There’s a need in the city for lead remediation, Skahen said, which is why without the Syracuse lead program the county has stepped in to conduct more lead removal projects, he added.

But some city officials still say this isn’t enough. Syracuse Mayor Stephanie Miner said in a statement in 2014 that the shutdown of Syracuse’s lead program effectively cost the city about $2 million to specifically address lead issues in the city. Syracuse typically walked away with about $3 million per lead grant when the city’s program had its applications for HUD grants accepted, according to HUD.

“As a councilor I feel like we’re being punished,” Ryan said, referring to HUD funding the county’s lead program and not the city’s program.

Driscoll, though, said he believes the 2013 incident is not the cause of the city’s inability to get lead funds. Instead, it’s because competition for the grants has increased, he said.
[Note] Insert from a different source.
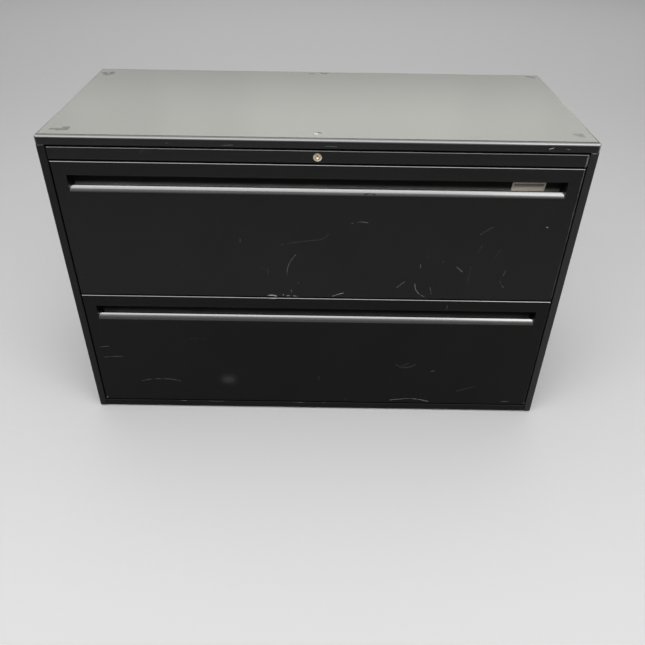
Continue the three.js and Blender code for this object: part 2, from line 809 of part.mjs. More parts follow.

Driscoll pointed to the Flint, Michigan, water crisis and said it brought the effects of lead poisoning into the national spotlight.

Issues like those in Flint prompted more cities to apply for lead remediation funding in recent years, he said.

No cities in New York state received HUD lead grants during the agency’s last round of funding in 2016. Rochester and New York City each received grants for about $3.7 million in funds in 2015. HUD opens applications for lead paint grants every year, Skahen said, and states and localities that are awarded funding must wait two years before again applying for more lead grants.

Kessner, who introduced the latest lead application to the Common Council last month, said she doesn’t know why Syracuse has lost the lead funding, but said the city needs to begin looking for more funding outside of HUD and has to focus on the lead poisoning issue in Syracuse.

“The city needs to get a successful grant application in,” Kessner said. “We need to fix this.”